In a normal VM, KVM provides a massive amount of infrastructure to simulate a motherboard. gVisor ignores almost all of it:

  • Interrupt Controllers (APIC/PIC): Normal VMs need complex logic to handle hardware interrupts (like a mouse click or a disk finishing a task). gVisor doesn't have virtual hardware, so it doesn't need virtual interrupts.
  • I/O Port Emulation (IN / OUT): In a normal VM, the Guest OS talks to hardware using I/O ports. KVM intercepts these. gVisor applications don't use I/O ports; they use SYSCALL.
  • BIOS/UEFI: gVisor doesn't "boot." There is no virtual firmware.
  • Device Bus (PCI/USB): There are no virtual buses in gVisor.
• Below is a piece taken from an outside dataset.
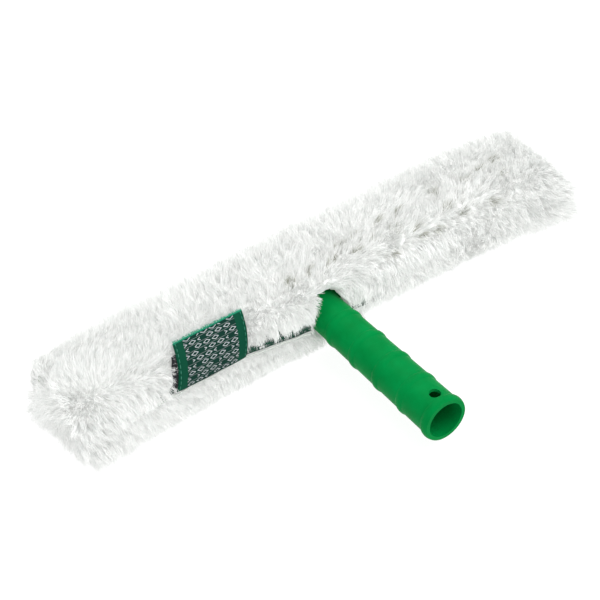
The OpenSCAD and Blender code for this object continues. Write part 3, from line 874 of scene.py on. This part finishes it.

The Technical "Twist": Syscalls vs. I/O

This is the most important technical distinction between gVisor and QEMU:

  • Normal VMM (QEMU): Configures KVM so that the Guest OS can handle its own system calls. KVM only exits to QEMU when the Guest OS tries to talk to Hardware (like a Virtual Disk).
  • gVisor VMM (runsc): Configures KVM so that it triggers a VM-EXIT on every System Call.
    • gVisor uses the KVM_SET_GUEST_DEBUG or specific intercept bits to ensure that as soon as the app hits the SYSCALL instruction, KVM hands control back to the Sentry.

Comparison: Role of KVM

Function Normal VM (QEMU/Firecracker) gVisor (runsc)
KVM Usage Full (CPU + RAM + Interrupts + I/O) Minimal (CPU + RAM only)
Virtual Hardware Yes (NIC, Disk, GPU, etc.) None
Guest OS Full Kernel (Linux/Windows) None (Only the App)
VM-EXIT Trigger Hardware I/O / Faults System Calls
The "VMM" QEMU (Large, C) Sentry (Slim, Go)

Is gVisor a VMM?

Yes. In the KVM model, runsc is the VMM.

In the Linux kernel's eyes, runsc is doing exactly what QEMU does: it is a user-space process that opened /dev/kvm and is calling ioctl commands to run code in a virtual context.

However, because runsc doesn't have to simulate a hard drive, a network card, or a power button, its "VMM" code is much smaller and more secure than QEMU. It uses KVM as a system call interceptor rather than a hardware emulator.